Campaign finance laws: Anti-corruption or anti-free speech?
The U.S. Supreme Court handed down its decision in McCutcheon v. Federal Election Commission last week, which eliminated the FEC's cap on individual campaign contributions that's been in place since the 1970s.
As usual with high-profile Supreme Court decisions, many were vocally upset about the new ruling. Liberals especially claim the decision will essentially sanction political corruption as wealthy donors, whose interests are necessarily different from those who don't have a billion dollars, donate large sums to candidates who will enact favorable policies for their wealthiest donors.
That's always been the fear and the ensuing rationale for campaign finance laws limiting the dollar amounts that can be donated to a campaign committee within a given period of time. The Supreme Court dismissed this rationale for its tendency to limit one's exercise of free speech, guaranteed by the First Amendment.
While in the past the Court has chosen a balanced approach to protecting speech rights and limiting corruption, the McCutcheon decision turns that on its head.

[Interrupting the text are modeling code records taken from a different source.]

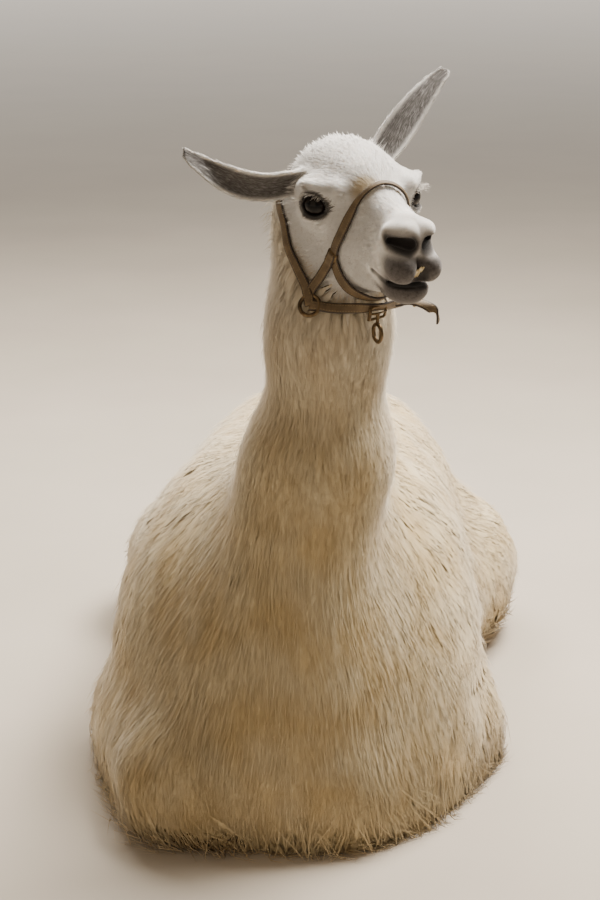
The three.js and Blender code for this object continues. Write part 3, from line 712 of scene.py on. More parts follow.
# ---------------------------------------------------------------- markings and painted shade, as numbers the materials read
def markings(p):
    """Face, soil, grey, stain and bare skin, 0 to 1, at points in the animal's frame. Grey holds painted
    shade round the nostrils and under the chin; bare skin is painted near-black, as painted shade, in the
    nostrils, the mouth line, the parted lip and the eye sockets.
    """
    p = np.asarray(p, np.float32)
    w = to_head(p)
    q = both_sides(w, 1)
    head = headness(p)
    face = np.maximum(head, 0.35 * smooth(p[:, 2], 0.55, 0.95))
    low_down = 0.36 * smooth(-p[:, 2], -0.22, -0.01)
    soil = low_down + 0.60 * smooth(p[:, 1], -0.10, 0.25) * smooth(-p[:, 2], -0.65, -0.20)
    lips_and_chin_shade = smooth(w[:, 0] - 0.35 * (w[:, 2] + 0.06), 0.106, 0.146) * smooth(-w[:, 2], 0.030, 0.054)
    # painted shade: the dark grey is carried under the chin, where shade falls, beyond the dark skin of
    # the lower lip
    lips_and_chin_shade = np.maximum(lips_and_chin_shade, smooth(w[:, 0], 0.070, 0.110) * smooth(-w[:, 2], 0.088, 0.100))
    nose = 0.34 * smooth(w[:, 0], 0.116, 0.146) * smooth(w[:, 2], -0.050, -0.025)
    # the dark grey round the nostrils is grey skin and painted shade under the nostril wings
    nose = np.maximum(nose, 0.85 * smooth(-nostril_field(q), -0.016, -0.003))
    muzzle = np.maximum(lips_and_chin_shade, nose)
    ears = smooth(-ears_field(w), -0.006, 0.002)
    cup = np.zeros(len(p))
    for ear in EARS:
        t, u, v = ear_place(w, ear)
        inner = np.clip(t, 0, 1)
        half = np.interp(inner, *EAR_HALF)
        inside = smooth(v - np.interp(inner, *EAR_CUP) * (u / half) ** 2, -0.004, 0.001)
        mid = smooth(-np.abs(u) / half, -0.92, -0.6)
        cup = np.maximum(cup, inside * mid * smooth(t, 0.0, 0.12) * ears)
    eye_rim = smooth(-np.linalg.norm(q - EYE["at"], axis=1), -0.034, -0.024) * 0.30
    grey = np.clip(0.95 * muzzle + cup + eye_rim, 0, 1) * head
    stain = 0.75 * smooth(-blob(w, (0.040, -0.022, 0.028), (0.020, 0.022, 0.022)), -0.006, 0.010)
    # painted shade: the nostrils, the line between the lips and the parted lip are painted near-black, as
    # shade in these hollows
    bare = smooth(-nostril_field(q), -0.0060, -0.0005)
    bare = np.maximum(bare, smooth(-mouth_field(q), -0.0035, -0.0005))
    bare = np.maximum(bare, smooth(-limb(w, *GAP), -0.004, 0.0))
    from_eye = (q - EYE["at"]) @ EYE_AXES.T
    around = np.hypot((from_eye[:, 1] - 0.001) / (OPENING["across"] + 0.0065),
                      from_eye[:, 2] / (OPENING["up"] + 0.0050))
    # painted shade: the bare skin round the lids is painted near-black, as the shade of the eye socket
    painted_socket_shade = smooth(-around, -1.18, -0.94) * smooth(from_eye[:, 0], 0.004, 0.010)
    bare = np.maximum(bare, 0.92 * painted_socket_shade)
    return {"face": face, "soil": soil * (1 - face), "grey": grey, "stain": stain * head,
            "bare": bare * head}


def mark(piece, p, tuft_shade_and_tone):
    """Stores the markings at p and the tuft shade on a mesh: painted shade in the valleys between tufts,
    painted light on their crests, and a little random tone.
    """
    for name, values in markings(p).items():
        store(piece, name, values)
    store(piece, "tuft_shade_and_tone", tuft_shade_and_tone)


# ---------------------------------------------------------------- the skin
EAR_HAIR = 0.0006       # how far the skin lies inside the ears' hair
SKIN_BOTTOM = 0.004     # the skin lies flat this far above the floor
BODY_STEP = 0.009       # the body grid's spacing
OVERLAP = {"head": 0.035, "body": 0.020}   # each skin's end, below the line where wool gives way to hair


def head_skin_field(h):
    """The head, ears and the top of the neck under the coat, in the head's frame."""
    p = from_head(h)
    flesh = join(trunk_field(p), face_details(head_field(h), h), HEAD_BLEND) + coat_depth(p)
    ears = ears_field(h) + EAR_HAIR
    return np.maximum(join(flesh, ears, EAR_BLEND), -past_edge(h) - OVERLAP["head"])


def body_skin_field(p):
    """The rest of the animal under the coat, up to a little past the head's lower edge."""
    w = to_head(p)
    flesh = np.minimum(flesh_field(p) + coat_depth(p), feet_field(p) + DEPTH["face"])
    cut = np.where(np.linalg.norm(w, axis=1) < 0.35, past_edge(w) + OVERLAP["body"], -1)
    return np.maximum(np.maximum(flesh, cut), SKIN_BOTTOM - p[:, 2])


def joined_skin():
    """One closed skin: the body on a coarse grid and the head on a fine one, made one by a union."""
    head_lines = (
        grid_line((-0.215, 0.085, 0.0024), (0.085, 0.190, 0.0014)),
        grid_line((-0.262, -0.120, 0.0032), (-0.120, -0.045, 0.0020), (-0.045, 0.045, 0.0015),
                  (0.045, 0.120, 0.0020), (0.120, 0.200, 0.0032)),
        grid_line((-0.200, -0.105, 0.0024), (-0.105, 0.035, 0.0015), (0.035, 0.180, 0.0026)),
    )
    head_points, head_faces = surface(head_skin_field, head_lines)
    head = mesh_object("head_skin", from_head(head_points), head_faces, hide)
    low, high = cad_box
    body_lines = (
        grid_line((low[0] - 0.02, high[0] + 0.02, BODY_STEP)),
        grid_line((low[1] - 0.02, high[1] + 0.02, BODY_STEP)),
        grid_line((-0.012, 1.06, BODY_STEP)),
    )
    body_points, body_faces = surface(body_skin_field, body_lines)
    body = mesh_object("skin", body_points, body_faces, hide)
    union = body.modifiers.new("union", "BOOLEAN")
    union.operation = "UNION"
    union.solver = "MANIFOLD"
    union.object = head
    depsgraph = bpy.context.evaluated_depsgraph_get()
    whole = bpy.data.meshes.new_from_object(body.evaluated_get(depsgraph))
    body.modifiers.clear()
    body.data = whole
    bpy.data.objects.remove(head)
    whole.polygons.foreach_set("use_smooth", np.full(len(whole.polygons), True))
    return body


def points_of(piece):
    """A mesh's vertices, one to a row."""
    flat = np.empty(len(piece.data.vertices) * 3, np.float32)
    piece.data.vertices.foreach_get("co", flat)
    return flat.reshape(-1, 3)


skin = joined_skin()
skin_points = points_of(skin)
mark(skin, skin_points, np.zeros(len(skin_points)))
FLESH = ["trunk", "neck", "head", "tail", "ear_left", "ear_right"]
FLESH += [f"{kind}{part}_{side}" for kind in ("fore", "hind") for part in ("leg", "foot")
          for side in ("left", "right")]
finished(skin, "fleece", *FLESH)


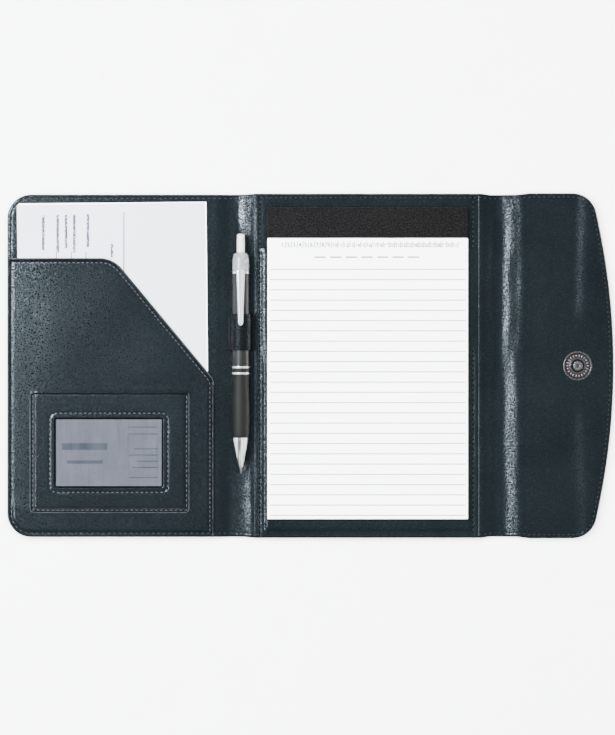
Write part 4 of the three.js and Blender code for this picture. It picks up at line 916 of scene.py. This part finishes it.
def make_pen_loop():
    """A leather strap over the pen: a flat end, a round arch and a flat end, rounded at its edges."""
    thick = 0.7
    middle = LOOP_HIGH[2] - PEN_Z - thick / 2
    base = INNER + thick / 2 - 0.6
    foot = [((LOOP_HIGH[0] - LOOP_LOW[0]) / 2, base), (middle + 1.2, base), (middle + 0.35, base + 0.5)]
    arch = [(middle * math.cos(a), PEN_Z + middle * math.sin(a)) for a in np.linspace(math.pi, 0, 29)]
    line = sample(np.array([(-x, z) for x, z in foot] + arch + foot[::-1]), np.linspace(0, 1, 64))
    tangent = np.gradient(line, axis=0)
    tangent /= np.linalg.norm(tangent, axis=1)[:, None]
    normal = np.column_stack([-tangent[:, 1], tangent[:, 0]])
    edge = np.array([0, 0.08, 0.25, 0.5, 0.9, 1.4, 2, 2.6])
    low, high = LOOP_LOW[1], LOOP_HIGH[1]
    loops = []
    for y in np.concatenate([low + edge, np.linspace(low + 4, high - 4, 10), (high - edge)[::-1]]):
        d = min(y - low, high - y)
        half = thick / 2 * float(rounded(d, 0.45, 0.15, 1))
        ring = np.concatenate([line + normal * (half + groove(d, 1.7, 0.1)), (line - normal * half)[::-1]])
        loops.append(columns(PEN_X + ring[:, 0], y, ring[:, 1]))
    dress(loft("pen_loop_strap", loops, shaded_loop_leather), "leather", "spine", "pen_loop")


# Stitches and seams

# Of a stitch: place along it and thickness, both as shares, and drop. Of a hole: share and lift.
STITCH_RINGS = [(-0.5, 0.12, -0.3), (-0.38, 0.75, -0.05), (-0.15, 1, 0.04),
                (0.15, 1, 0.04), (0.38, 0.75, -0.05), (0.5, 0.12, -0.3)]
HOLE_RINGS = [(1, -0.14), (0.8, -0.02), (0.35, 0.035)]


def stitch_count(path, pitch):
    return max(int(np.linalg.norm(np.diff(path, axis=0), axis=1).sum() / pitch), 1)


def stitches(path, height, pitch=STITCH_PITCH):
    """Spindle-shaped stitches along a plan path, each sunk into the leather at its ends."""
    count = stitch_count(path, pitch)
    shares = (np.arange(count) + 0.5) / count
    parts = []
    for centre, a, b in zip(*(sample(path, shares + step) for step in (0, -0.001, 0.001))):
        tangent = (b - a) / np.linalg.norm(b - a)
        vertices = []
        for along, share, drop in STITCH_RINGS:
            x, y = centre + tangent * (along * STITCH_LENGTH)
            side, rise = circle(share * THREAD, turns(6)).T
            vertices += list(columns(x - tangent[1] * side, y + tangent[0] * side,
                                     height(x, y) + drop + STITCH_LIFT + THREAD_FLATNESS * rise))
        parts.append((vertices, loop_faces(len(STITCH_RINGS), 6)))
    return joined(parts)


def needle_holes(path, height, pitch=STITCH_PITCH):
    """The dark hole at each end of a stitch, as a flat bead sunk in the groove: painted shade for the hole."""
    count = stitch_count(path, pitch)
    return joined((np.concatenate([columns(*circle(NEEDLE_HOLE * share, turns(8), x, y).T,
                                           height(x, y) + HOLE_LIFT + lift) for share, lift in HOLE_RINGS]),
                   loop_faces(len(HOLE_RINGS), 8)) for x, y in sample(path, np.arange(count + 1) / count))


def stitching(name, yarn, fold, *rows):
    """Rows of stitches (path, height, pitch) and their needle holes."""
    for suffix, maker, material in (("", stitches, yarn), ("_holes", needle_holes, shade_black)):
        dress(many(name + suffix, [maker(*row) for row in rows], material), "leather", fold)


def sunk(height, depth=0.16):
    return lambda x, y: height(x, y) - depth


def make_stitching():
    bottom, _, top, left = cover_outline(STITCH_INSET)
    border = chain(bottom[::-1], left, top)
    beside = (border[:, 0] < COVER_EDGE + COVER_CORNER / 2) & (border[:, 1] < POCKET_HIGH[1])
    first, last = np.flatnonzero(beside)[[0, -1]]
    stitching("front_edge_stitching", shaded_edge_thread, COVER_FOLD,
              (border[:first + 1], sunk(front_height), EDGE_PITCH),
              (border[last:], sunk(front_height), EDGE_PITCH))
    bottom, right, _, left = patch_sides(OUTER_FRAME, [FRAME_SEAM] * 4)
    stitching("pocket_stitching", thread, COVER_FOLD,
              (pocket_mouth(MOUTH_SEAM), sunk(pocket_height, 0.1), POCKET_PITCH),
              (border[first:last + 1], sunk(front_height, 0.05), EDGE_PITCH),
              (chain(left[::-1], bottom, right), sunk(frame_height, 0.12)),
              (closed_line(loop_points(OPENING, -WINDOW_SEAM)), sunk(frame_height, 0.12)))
    for name, outline, fold, x in (("spine_stitching", spine_outline, SPINE_FOLD, PAD_COLUMNS[0]),
                                   ("gusset_stitching", gusset_outline, GUSSET_FOLD, PAD_COLUMNS[1])):
        bottom, _, top, _ = outline(STITCH_INSET)
        column = np.array([[x, 4 - CENTRE_HALF], [x, CENTRE_HALF - 4]])
        stitching(name, shaded_thread, fold, (bottom, sunk(inner_height)), (top, sunk(inner_height)),
                  (column, sunk(pad_pocket_height)))
    bottom, right, top, _ = flap_outline(STITCH_INSET)
    stitching("flap_stitching", shaded_thread, FLAP_FOLD, (chain(bottom, right, top[::-1]), sunk(inner_height)))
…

Consider one of the most high-profile donors of the 2012 presidential election cycle, Sheldon Adelson. Adelson is a billionaire casino magnate who spent more than $100 million during the run-up to that November, betting it all on Mitt Romney's (metaphorical) horse, as well as several other Republican candidates.
Romney turned out to be a bad bet, of course, but when you've got $100 million to spend in the first place, I'm guessing you'll be OK financially.
Lately, though, some of Adelson's other donees have been giving him a boost: helping him to eliminate his competition in the gambling sphere.
Sen. Lindsey Graham, R-S.C., introduced the Restore America's Wire Act in the Senate on March 26. The bill and its counterpart in the House of Representatives would get rid of loopholes in state laws that allow online gambling — sending gambling addicts and would-be casual poker players to casinos.
So, an elected official is sponsoring legislation that directly benefits one of his donors. That doesn't necessarily mean corruption, right?
Hopefully not. It's important to keep in mind here that the senator in question hails from a bastion of religious conservatism, and many such religious conservatives are morally opposed to gambling. It could be that Graham is simply looking out for the wishes of his constituents who don't like gambling and want online gambling communities shut down — for the children, of course.
It's not out of the realm of possibility, but it does remain questionable. How much money equals too much influence? This is the question the Supreme Court found itself unable to answer.
Once you get into trying to figure out a solution to this problem, you'll find yourself running into new problems: Are limitations on donations keeping people from fully expressing themselves? Do these limitations favor some over others without a compelling reason? How can policymakers minimize the harm and maximize the benefits of campaign finance regulations?
It's a serious problem for serious people, and it's not about to get easier to solve.